Diversity is delivered by pushing a Dsxir.Settings.context/2 frame that swaps the resolved :lm config tuple with one carrying the diversity keywords. The LM dispatcher reads :lm from settings and merges per-call opts on top, so the temperature lever reaches the wire protocol.

Options

  • :max_labeled_demos (default 4) — cap on phase 1 demos per predictor.
  • :max_bootstrapped_demos (default 4) — cap on phase 2 demos per predictor.
  • :max_rounds (default 1) — number of bootstrap passes over the trainset.
  • :threshold (default 1.0) — coerced metric must meet or exceed this to keep the trace. Accepted threshold types: true | false | integer() | float(). Booleans coerce to 1.0 / 0.0. Other values raise FunctionClauseError during option parsing — bootstrap is a fail-fast operation on bad configuration.
  • :max_errors (default 10) — aggregate cap on per-example errors. Exceeding returns a framework-classed error.
  • :deterministic (default false) — when true, phase 1 selection is hash-stable and phase-2 trainset order is hash-stable. Phase-2 LM outputs are still nondeterministic via temperature.
  • :diversity_temperature (default 1.0) — temperature forwarded as per-call opt during phase 2.
  • :degraded_demos (default :exclude) — controls whether trace entries flagged degraded: true are eligible for the bootstrapped pool. :exclude drops them silently; :include keeps them. An entry is degraded when its resolved inputs include any nil from an upstream optional skip — see Dsxir.Trace.Entry.

Returned stats

%{
  labeled_demos: non_neg_integer(),
  bootstrapped_demos: non_neg_integer(),
  predictor_count: non_neg_integer(),
  rounds: non_neg_integer(),
  error_count: non_neg_integer(),
  max_errors: non_neg_integer(),
  threshold: float()
}

Errors

Per-example raises are caught and stamped with path: [:bootstrap_few_shot, :"round_R", :"example_I"]. When error_count > max_errors, compile/4 returns {:error, %Dsxir.Errors.Framework.OptimizerError{optimizer: __MODULE__, inner: aggregate}} where inner is an aggregate produced via Splode's to_class helper on Dsxir.Errors. Callers can traverse per-predictor sub-errors via Splode's traverse_errors helper.

Trainset hash

metadata.trainset_hash is :crypto.hash(:sha256, :erlang.term_to_binary(trainset)) |> Base.encode16(case: :lower).

Session mode

Dsxir.OptimizerSession.compile(BootstrapFewShot, ...) walks the trainset one example at a time via step/6, halting with :rounds_exhausted after all max_rounds passes complete. Session mode preserves the per-round, per-example scheduling but does not bail out early when the pool fills; the trial budget matches max_rounds * length(trainset).

Summary

Functions

Prepare a resumable BootstrapFewShot session.

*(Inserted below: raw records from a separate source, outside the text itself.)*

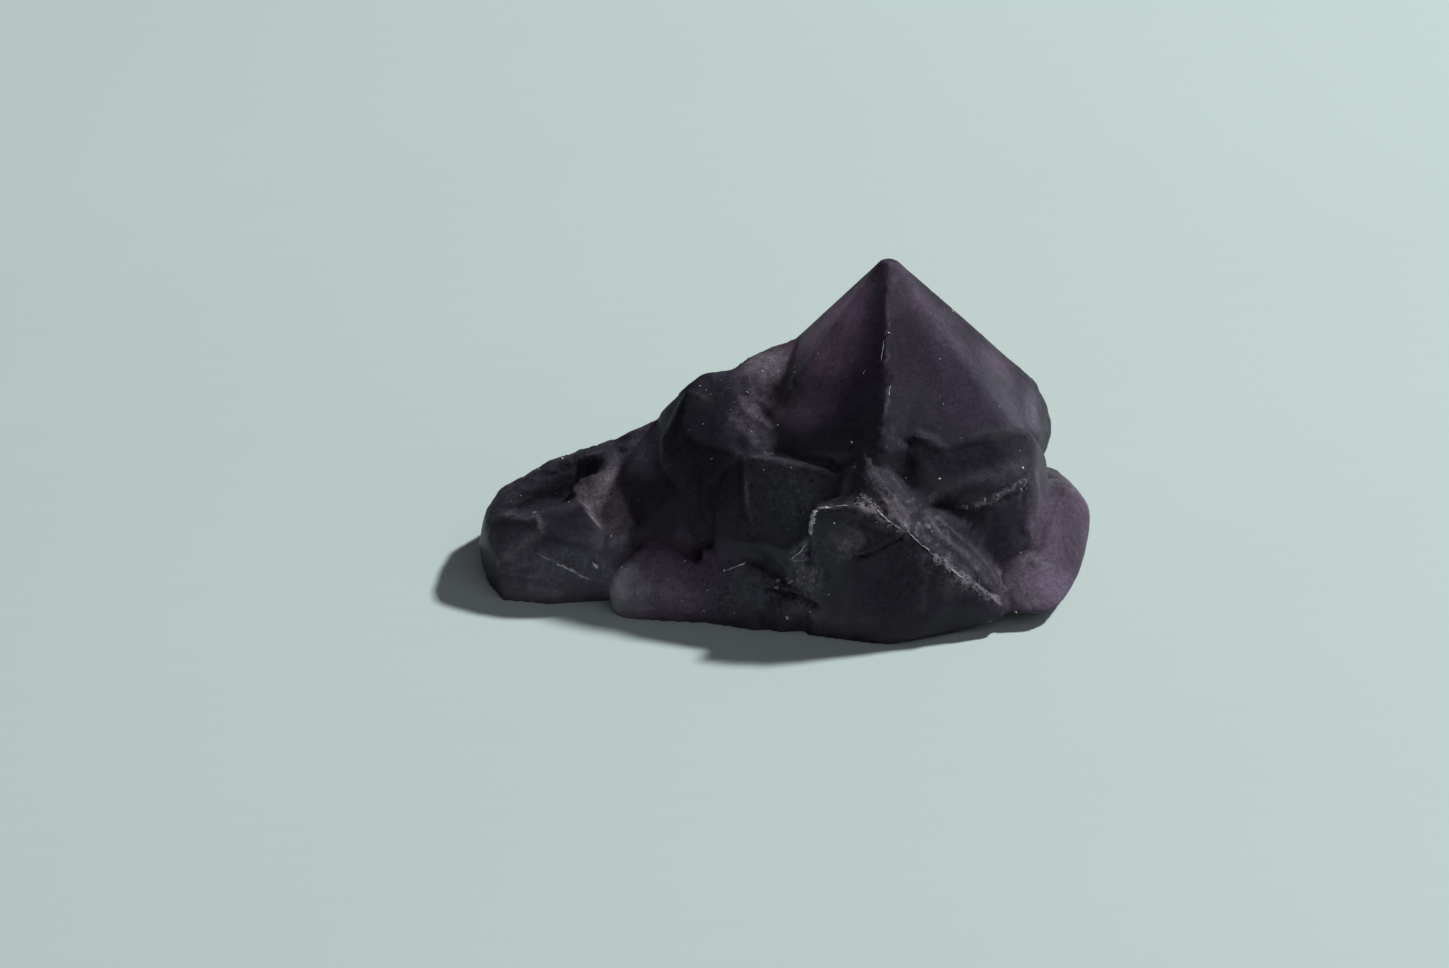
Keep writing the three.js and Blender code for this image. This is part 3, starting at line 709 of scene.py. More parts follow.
# Impact points that conchoidal ripples spread from: place, reach, depth of the ripples in millimetres
IMPACTS = (
    ((-16.8, 2.5, 8.5), 7.0, 0.045),
    ((-2.0, -9.2, 13.4), 6.0, 0.020),
    ((0.6, -1.0, 15.5), 6.5, 0.055),
    ((4.0, 13.0, 6.0), 6.0, 0.050),
    ((17.0, 11.0, 4.0), 5.0, 0.045),
    ((-12.0, 6.5, 5.0), 5.0, 0.045),
)
RIPPLE_MM = 0.85

# Faces that stand as one flat plate: outline, lift, how flat, width of its edge in millimetres
PLATES = (
    (
        (
            (-2.1, -7.1, 11.3), (3.4, -8.3, 10.7), (4.1, -9.7, 10.9), (3.7, -11.1, 10.1), (2.1, -11.1, 9.3),
            (1.8, -12.0, 7.6), (0.3, -12.0, 5.8), (-1.1, -11.4, 6.3), (-2.3, -10.5, 7.0), (-2.6, -8.8, 9.2),
            (-2.7, -7.4, 10.8),
        ),
        0.02, 0.85, 0.30,
    ),
    (
        (
            (-12.4, -1.4, 7.5), (-14.4, -1.0, 6.1), (-15.2, -1.8, 5.6),
            (-13.9, -5.6, 6.8), (-13.0, -6.5, 5.7),
            (-12.3, -7.2, 4.4), (-11.1, -6.9, 4.6), (-10.7, -5.8, 5.5),
            (-11.2, -4.2, 6.1), (-12.1, -2.2, 7.3),
        ),
        0.30, 0.80, 0.15,
    ),
    (
        (
            (5.6, -9.8, 12.1), (6.7, -9.7, 12.2), (7.8, -10.5, 10.7), (9.3, -11.3, 8.6), (8.8, -12.7, 8.1),
            (8.3, -13.2, 8.1), (7.5, -12.8, 8.9), (6.7, -12.0, 9.9), (5.6, -10.8, 11.4),
        ),
        0.22, 0.5, 0.12,
    ),
    (
        (
            (9.3, -11.4, 8.5), (10.2, -10.8, 8.1), (11.9, -11.3, 6.5), (13.3, -11.3, 5.2), (14.4, -12.0, 3.7),
            (15.3, -12.8, 2.3), (14.8, -13.8, 2.3), (13.7, -13.4, 3.4),
            (12.5, -12.7, 5.0), (11.1, -12.4, 6.3),
            (9.7, -12.3, 7.6),
        ),
        0.15, 0.4, 0.15,
    ),
    (
        (
            (2.0, -10.9, 9.0), (5.0, -12.1, 9.9), (6.3, -12.4, 9.5), (7.5, -12.9, 8.3), (8.0, -13.3, 7.4),
            (6.5, -13.4, 6.9), (4.6, -13.4, 6.4), (3.3, -13.0, 6.0), (2.5, -12.5, 7.0), (1.8, -12.1, 7.4),
        ),
        0.28, 0.1, 0.10,
    ),
    (
        ((0.3, -12.1, 5.8), (1.6, -11.9, 6.6), (1.4, -12.0, 6.1), (1.7, -12.5, 5.8), (0.9, -12.1, 5.4)),
        0.25, 0.2, 0.08,
    ),
    (
        (
            (-20.8, -3.5, 5.3), (-17.5, -5.1, 6.1), (-17.3, -6.2, 5.2),
            (-18.5, -6.3, 3.9), (-19.6, -6.1, 3.0),
            (-21.0, -5.2, 2.7), (-21.5, -3.7, 3.5),
        ),
        0.08, 0.4, 0.15,
    ),
)

# Open cracks, cut in and painted dark as shade: line, depth and half width in millimetres
CRACKS = (
    (((4.6, -13.4, 6.4), (5.4, -13.5, 6.5), (6.5, -13.4, 7.0), (7.9, -13.4, 7.7)), 0.30, 0.11),
    (((-1.3, -12.1, 3.1), (0.1, -12.5, 3.0), (1.1, -12.8, 2.5), (1.8, -13.3, 2.3)), 0.50, 0.20),
    (((8.8, -9.0, 12.8), (8.8, -9.1, 12.0), (9.0, -9.3, 11.2)), 0.32, 0.30),
    (((7.2, -8.5, 14.1), (7.6, -8.9, 13.5), (8.1, -9.0, 13.1)), 0.16, 0.22),
    (((-2.9, -6.9, 11.2), (-3.0, -8.2, 9.6), (-3.0, -9.6, 8.0)), 0.10, 0.16),
    (((1.4, -3.2, 14.8), (1.3, -4.5, 13.6)), 0.25, 0.18),
    (((9.3, -12.9, 7.0), (10.8, -12.9, 5.7), (12.4, -13.2, 4.4), (13.9, -13.6, 3.0)), 0.25, 0.18),
    (((16.9, -9.4, 8.4), (16.7, -10.0, 5.7), (16.5, -11.9, 3.2)), 0.12, 0.18),
)

# Painted shade: a crack this deep or deeper is painted fully dark.
OPEN_MM = 0.3  # how deep a crack is when it looks quite dark

# Where the stone is clear enough to see into: centre, half sizes and strength
CLEAR_GROUND = (
    ((20.5, -5.3, 3.2), (2.4, 6.0, 4.0), 0.35),
    ((-22.0, -1.0, 2.5), (1.8, 4.0, 3.0), 0.5),
    ((-11.5, -9.6, 1.8), (2.2, 1.6, 2.2), 0.5),
)

# Where wear or growth has left the stone round: centre, half sizes and strength
SOFT_GROUND = (
    ((14.5, -8.4, 9.8), (3.6, 2.4, 2.4), 1.0),
    ((19.9, -6.5, 3.3), (2.8, 6.5, 4.0), 1.0),
    ((17.6, 1.0, 10.0), (3.4, 4.0, 3.4), 1.0),
    ((-7.4, -2.8, 11.7), (1.6, 3.4, 2.0), 0.9),
    ((-9.0, -9.6, 2.6), (4.4, 2.2, 2.6), 0.8),
    ((-17.6, -3.0, 5.6), (4.6, 4.4, 2.6), 0.45),
    ((-1.0, -3.0, 13.2), (4.0, 4.0, 1.6), 0.6),
)
CREST_RUBBLE_MM = 0.26
EDGE_ROUNDING_MM = 0.7
EDGE_ROUNDS = 10
SOFT_ROUNDS = 45


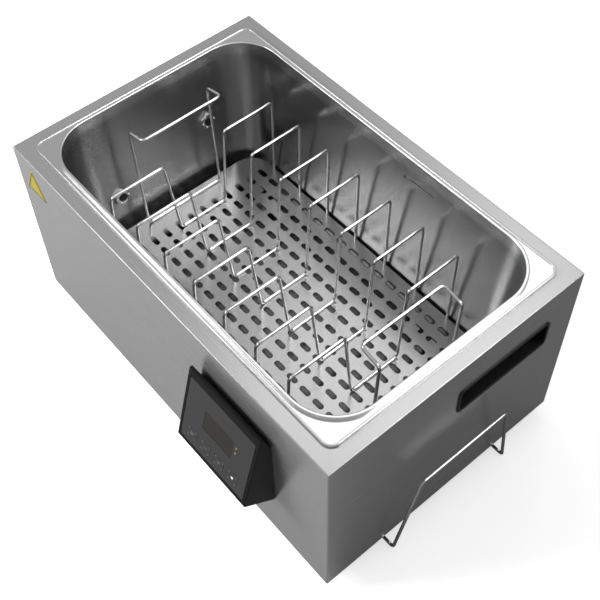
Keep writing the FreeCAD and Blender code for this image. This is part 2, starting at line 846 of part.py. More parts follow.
inlet_face = side_wall + 2
recess_floor = inlet_face - 16
flange = back_slab(50, 24, 4, side_wall, inlet_face)
flange = flange.cut([rod(1.6, V(x, side_wall - 1, inlet_z), V(x, inlet_face + 1, inlet_z)) for x in inlet_screw_x])
shell = back_slab(27, 19.4, 3, recess_floor - 3, inlet_face)
recess = back_slab(24, 16.4, 3, recess_floor, inlet_face + 1)
pins = []
for dx, dz in ((-7, -2), (7, -2), (0, 2)):
    pins.append(box(
        inlet_x + dx - 1, inlet_x + dx + 1, recess_floor - 10, recess_floor + 9,
        inlet_z + dz - 2, inlet_z + dz + 2,
    ))
save("mains_inlet", joined([joined([flange, shell]).cut(recess)] + pins))
for x in inlet_screw_x:
    head = rod(2.8, V(x, inlet_face, inlet_z), V(x, inlet_face + 2, inlet_z))
    wall_screws.append(joined([head, rod(1.5, V(x, side_wall - 6, inlet_z), V(x, inlet_face, inlet_z))]))
save("wall_screws", *wall_screws)


# ---------------------------------------------------------------- wiring inside the casing

def lead(points, diameter, bend=6.0):
    return bent_wire([V(*p) for p in points], bend, diameter)


pin_back = recess_floor - 10
block_top = casing_bottom + 12
mains = []
for number, (dx, dz) in enumerate(((-7, -2), (7, -2), (0, 2))):
    end_x = block_x + (number - 1) * 19.3
    low = 48 - 6 * number
    mains.append(lead(
        [
            (inlet_x + dx, pin_back, inlet_z + dz), (inlet_x + dx, pin_back - 14, inlet_z + dz),
            (end_x, block_y + 5 * (number - 1), low + 20), (end_x, block_y + 5 * (number - 1), block_top),
        ],
        2.6, 4.0,
    ))
save("mains_wires", *mains)

heater = []
for number in range(2):
    y = -20.0 + 8 * number
    reach = 220.0 - 5 * number
    low = 50.0 - 8 * number
    end_x = board_x + 55 + 8 * number
    heater.append(lead(
        [
            (200, y, 79.5), (reach, y, 79.5), (reach, y - 20, low),
            (end_x, board_y + 25, low), (end_x, board_y + 25, board_top),
        ],
        2.2, 3.0,
    ))
save("heater_leads", *heater)

sensor = []
for number, probe_name in enumerate(probe_places):
    place = probe_placement(probe_name)
    start = place.multVec(V(0, 0, -26))
    bend_at = place.multVec(V(0, 0, -31))
    down_x = bend_at.x
    along_y = -110.0 - 8 * number
    sensor.append(bent_wire(
        [
            start, bend_at, V(down_x, start.y, 60), V(down_x + 6, along_y, 46), V(board_x - 65, along_y, 46),
            V(board_x - 65 + 5 * number, along_y, board_top),
        ],
        3.0, 2.0,
    ))
save("probe_leads", *sensor)

cable_start = on_face.multVec(V(0, -25, -board_gap - board_sheet))
cable_next = on_face.multVec(V(0, -25, -board_gap - board_sheet - 6))
cable_points = [
    cable_start, cable_next, V(console_x, -side_wall - 8, 130), V(console_x, -side_wall + 10, 130),
    V(console_x, -134.5, 75), V(console_x, -134.5, board_top + 6),
]
half = 7.0
along = (cable_next - cable_start).normalize() * 0.5
across = V(0, -along.z, along.y)
ribbon_profile = Part.makePolygon([
    cable_start + V(-half, 0, 0) - across, cable_start + V(half, 0, 0) - across,
    cable_start + V(half, 0, 0) + across, cable_start + V(-half, 0, 0) + across,
    cable_start + V(-half, 0, 0) - across,
])
save("ribbon_cable", bent_path(cable_points, 4.0).makePipeShell([ribbon_profile], True, False))
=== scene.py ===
import math
import bmesh
import bpy
from mathutils import Matrix, Vector


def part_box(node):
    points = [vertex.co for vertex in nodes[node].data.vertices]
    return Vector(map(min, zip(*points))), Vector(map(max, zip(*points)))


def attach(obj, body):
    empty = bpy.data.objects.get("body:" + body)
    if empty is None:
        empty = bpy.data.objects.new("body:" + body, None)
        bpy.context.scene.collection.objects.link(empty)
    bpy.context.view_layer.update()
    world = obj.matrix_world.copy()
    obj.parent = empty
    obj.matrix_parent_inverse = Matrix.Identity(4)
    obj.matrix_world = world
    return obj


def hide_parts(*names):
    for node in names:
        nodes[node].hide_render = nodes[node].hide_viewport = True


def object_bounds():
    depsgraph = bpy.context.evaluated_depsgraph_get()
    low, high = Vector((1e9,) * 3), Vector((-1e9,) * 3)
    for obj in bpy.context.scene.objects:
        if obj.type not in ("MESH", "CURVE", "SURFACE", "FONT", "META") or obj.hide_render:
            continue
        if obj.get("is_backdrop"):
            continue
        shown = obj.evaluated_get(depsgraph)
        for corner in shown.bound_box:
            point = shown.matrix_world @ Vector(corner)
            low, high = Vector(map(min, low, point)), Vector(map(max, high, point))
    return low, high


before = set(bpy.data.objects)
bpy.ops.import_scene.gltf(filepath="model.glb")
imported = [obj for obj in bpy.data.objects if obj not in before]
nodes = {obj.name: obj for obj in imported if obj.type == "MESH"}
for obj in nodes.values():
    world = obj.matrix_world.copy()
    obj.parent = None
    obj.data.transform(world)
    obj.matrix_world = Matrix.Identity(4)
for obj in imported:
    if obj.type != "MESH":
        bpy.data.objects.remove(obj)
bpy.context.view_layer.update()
scene = bpy.context.scene


# ---------------------------------------------------------------------------------------------
# Casing: one box folded from brushed stainless sheet, open below, with the bath let into its deck.
# The grain runs along the sheet, and on the two ends it runs from front to back.

class Shade:
    """A socket in a node tree: sums on it add Math nodes, and node() adds any other."""

    def __init__(self, tree, socket=None):
        self.tree = tree
        self.socket = socket

    def node(self, kind, settings=None, inputs=None, output=0):
        made = self.tree.nodes.new(kind)
        for name, value in (settings or {}).items():
            setattr(made, name, value)
        for name, value in (inputs or {}).items():
            if isinstance(value, Shade):
                self.tree.links.new(value.socket, made.inputs[name])
            else:
                made.inputs[name].default_value = value
        return Shade(self.tree, made.outputs[output])

    def maths(self, operation, first, second=0.0):
        return self.node("ShaderNodeMath", {"operation": operation}, {0: first, 1: second})

    def __add__(self, other):
        return self.maths("ADD", self, other)

    __radd__ = __add__

    def __sub__(self, other):
        return self.maths("SUBTRACT", self, other)

    def __rsub__(self, other):
        return self.maths("SUBTRACT", other, self)

    def __mul__(self, other):
        return self.maths("MULTIPLY", self, other)

    __rmul__ = __mul__

    def mix(self, first, second):
        """Colour between first and second, by this value."""
        ends = {0: self, 6: first, 7: second}
        return self.node("ShaderNodeMix", {"data_type": "RGBA"}, ends, output=2)


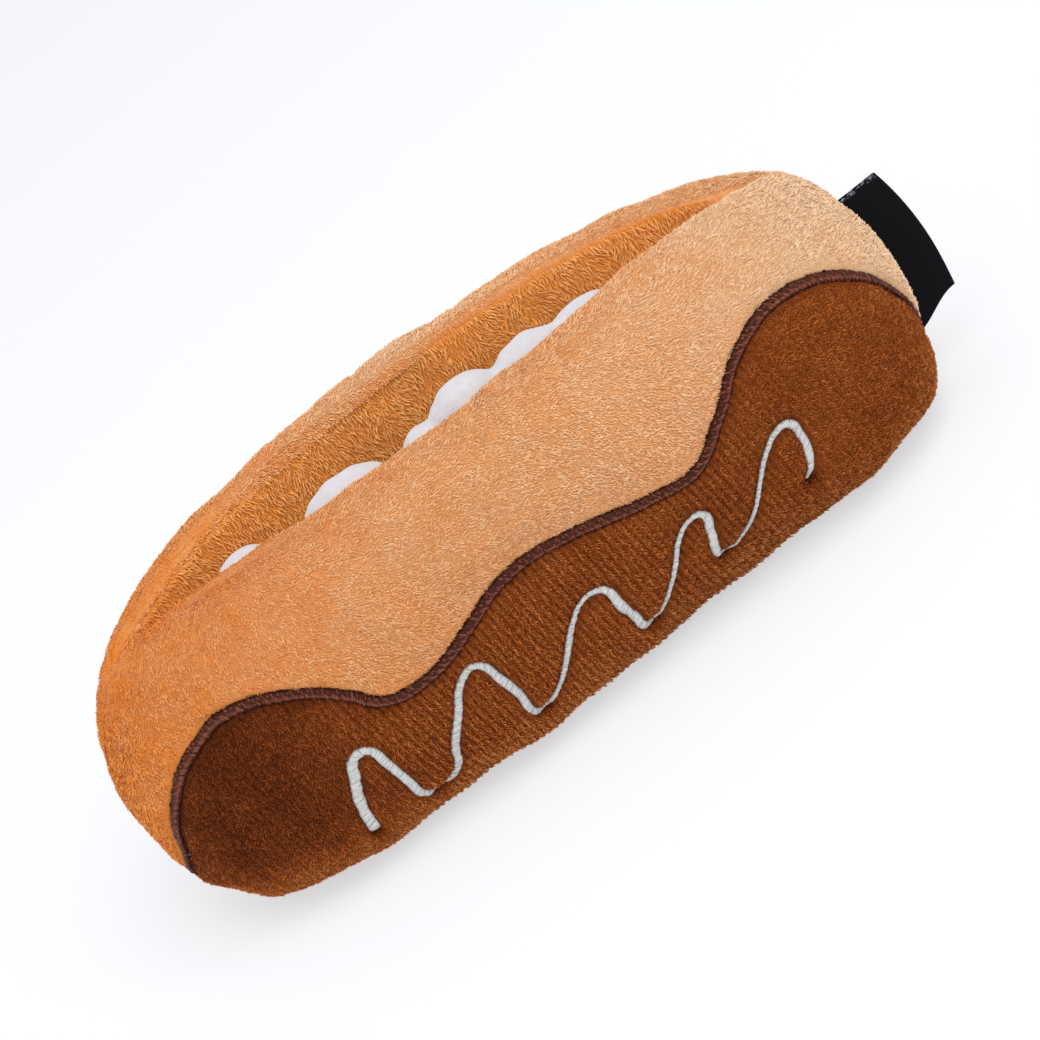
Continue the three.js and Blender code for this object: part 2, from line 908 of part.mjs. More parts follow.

Run a single example through one round of BootstrapFewShot.

Functions

init_session(student, trainset, metric, opts)

@spec init_session(
  Dsxir.Program.t(),
  [Dsxir.Example.t()],
  nil | Dsxir.Metric.t(),
  keyword()
) ::
  {:ok, Dsxir.Optimizer.BootstrapFewShot.Sampler.t(), pos_integer()}
  | {:error, Exception.t()}

Prepare a resumable BootstrapFewShot session.

Performs phase one (labeled demo selection) eagerly and seeds the per-round example queue used by step/6. The returned planned-trial count is max_rounds * length(trainset) — an upper bound, since errors do not reduce the budget but do increment the session's error counter.

step(sampler, idx, program, trainset, metric, opts)

Run a single example through one round of BootstrapFewShot.

When the current round's queue is empty and round < max_rounds, advances to the next round and recurses on the freshly prepared queue. When the queue is empty and round >= max_rounds, halts with :rounds_exhausted.

Exceptions from the example pipeline are caught and reported as status: :error trials rather than crashing the session.